Ne yazık ki, küresel ısınmayı bir düğmeye basar gibi tam anlamıyla tersine çeviremeyiz Sera gazları atmosferde on yıllardan yüzyıllara kadar kalır. Ancak emisyonları keskin bir şekilde azaltarak ve ağaçlandırma, sulak alan restorasyonu ve yeni karbon yakalama teknolojileri yoluyla gezegenin karbon emme kabiliyetini artırarak ısınmayı yavaşlatabilir, durdurabilir ve nihayetinde istikrara kavuşturabiliriz. Eğer şimdi güçlü bir şekilde harekete geçilirse, bilim insanları daha fazla ısınmayı sınırlayabileceğimize ve hâlihazırda meydana gelen hasarın bir kısmını kademeli olarak azaltabileceğimize inanıyor. 20. yüzyılın ortalarındaki iklim asla tam olarak geri gelmeyebilir, ancak kararlı ve gecikmeksizin harekete geçmemiz koşuluyla daha güvenli, daha istikrarlı bir gelecek hala elimizin altında. Burada hem bizlere hem devletlere hem de şirketlere büyük işler düşüyor.

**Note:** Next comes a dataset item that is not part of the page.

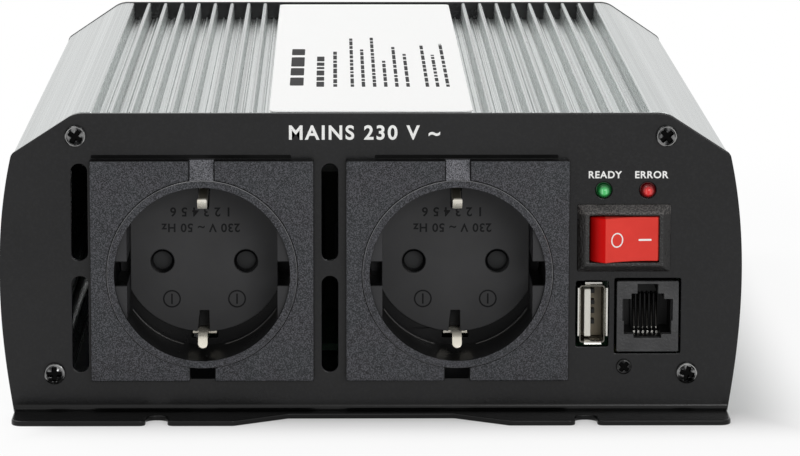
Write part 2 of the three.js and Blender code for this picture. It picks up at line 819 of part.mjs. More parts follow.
/** The back cover of a socket, with a chamber for each pin contact and the shutter's pivot. */
function backCoverSolid() {
  const radius = barrelRadius - socket.wall - gap;
  const outer = pinContact.wall + socket.pinRadius - pinContact.spread + gap;
  const chamberEnd = coverFront + pinContact.length + gap;
  const notchFloor = earthStrip.legHeight - earthStrip.thickness / 2 - gap;
  const notchEnd = radius + overrun;
  const notch = (sign) =>
    block(
      span(0, 2 * (earthStrip.strapHalf + gap)),
      [coverFront - overrun, coverBack + overrun],
      span((sign * (notchFloor + notchEnd)) / 2, notchEnd - notchFloor),
    );
  const chambers = [-1, 1].flatMap((sign) => {
    const centre = [(sign * socket.pinSpacing) / 2, 0];
    return [
      rod(outer, coverFront - overrun, chamberEnd, "y", centre, smallSides),
      rod(pinContact.tailRadius + gap, coverFront, coverBack + overrun, "y", centre, smallSides),
    ];
  });
  return joined(
    cut(rod(radius, coverFront, coverBack, "y", [0, 0], wideSides), notch(1), notch(-1), ...chambers),
    rod(shutter.pivotRadius, floorBack + gap, coverFront + overrun, "y", [0, 0], smallSides),
  );
}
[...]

Yavaşlatılmazsa ne olacak?

Küresel ısınmayı yavaşlatmazsak sonuçları giderek ağırlaşacak ve tersine çevrilmesi zorlaşacaktır. Artan küresel sıcaklıklar daha sık ve yoğun sıcak hava dalgalarını, kuraklıkları, selleri ve orman yangınlarını tetikleyerek hem insan hayatını hem de ekosistemleri riske atacaktır. Buzullar ve buz
tabakaları eridikçe deniz seviyeleri yükselmeye devam edecektir. Bu kıyı kentlerini ve alçakta kalan ülkeleri tehdit edecektir. Tarımsal verim birçok bölgede düşerek gıda güvensizliğine yol açarken, değişen iklim bölgeleri biyolojik çeşitliliği bozacak ve türlerin yok olmasına neden olacaktır.


Zaten kurak olan bölgelerde su kıtlığı daha da kötüleşecek ve iklimle ilgili hastalıkların yayılması artacaktır. Daha da önemlisi, harekete geçmeyi ne kadar geciktirirsek, permafrostun çözülüp metan açığa çıkarması gibi geri besleme döngüleri ısınmayı insan kontrolünün ötesinde hızlandıracak ve değişiklikleri yüzyıllar boyunca kilitleyecektir. Kısacası, eylemsizlik gelecek nesiller için daha sıcak, daha az istikrarlı ve çok daha tehlikeli bir gezegen anlamına gelecektir. Torunlarımıza güzel bir gelecek miras bırakmak istiyorsak mutlaka harekete geçmeliyiz.